Angel Bonne returns to sing the beautiful Havana City, which he also recorded on his great solo album Bonne y Bonne Co. Formell's abacuá rap on Appapas de Calabar is also not to be missed.

1999: Live in Miami
Havana Caliente 60584
cuban music, musica cubana

This fabulous CD/DVD recording of LVV's controversial first concert in Miami is still available at descarga.com. Snatch a copy while you can. It's an emotional, electrifying concert with an unusual set list, including Qué sorpresa and Ni bonbones ni caramelos. It also has historically interesting footage of the protests outside of the arena.

Personnel Changes:

Just before 2001, Pedro Calvo left the group and, after stints as a guest artists with NG La Banda and Juan de Marcos, formed his own band La Justicia. He was replaced with two new singers. Abdel "Lele Jr." Rasalps, the son of the founding singer, had already sung for some time with Pachito Alonso and then Orquesta Revé. Yeni Valdés came directly from NG La Banda, but began her career with another group that we're trying to identify.

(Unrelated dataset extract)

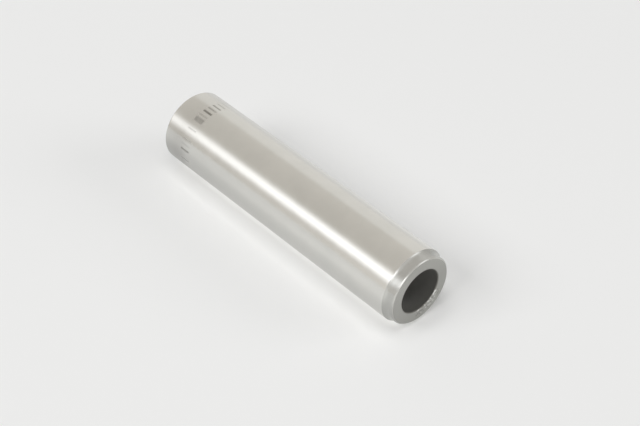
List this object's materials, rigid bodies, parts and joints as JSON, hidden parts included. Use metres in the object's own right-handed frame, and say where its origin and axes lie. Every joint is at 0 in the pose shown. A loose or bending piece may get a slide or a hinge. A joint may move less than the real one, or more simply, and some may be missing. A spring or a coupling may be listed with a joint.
{
  "type": "valve guide",
  "caption": "Ground iron valve guide sleeve: plain press-fit barrel with a short stepped nose, a concave fillet behind it and a straight through bore for the valve stem.",
  "frame": {"origin": "centre of the full-diameter end face, on which the guide stands", "axes": "+Z along the bore, towards the stepped nose; X and Y are alike, because the guide is round"},
  "size_m": [0.015, 0.015, 0.064],
  "materials": {
    "guide_iron": "barrel ground bright, nose and end faces turned"
  },
  "bodies": {
    "root": {"valve_guide": "guide_iron"}
  },
  "joints": []
}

In mid-2001, Pupy Pedroso left to form Los Que Son Son, which immediately became a huge hit in Havana and which has already released 3 classic albums, with a fourth on the way. Pupy's replacement was Roberto "Cucurucho" Carlos Valdés, who had played with Charanga Habanera, Charanga Forever, Issac Delgado and Paulito FG. He began by modeling his style very closely on Pupy's and has since added a few nice touches of his own, as well as contributing compositions and arrangements. Violinist Gerardo Miró left with Pupy and was replaced by the young virtuoso Irving Frontera.

While Juan Formell's creativity has never waned, his health has had a hard time withstanding the hard living musician's lifestyle that JF has subjected it to, so while he still often plays with the band, he hires Pavel Molina to spell him on bass when necessary.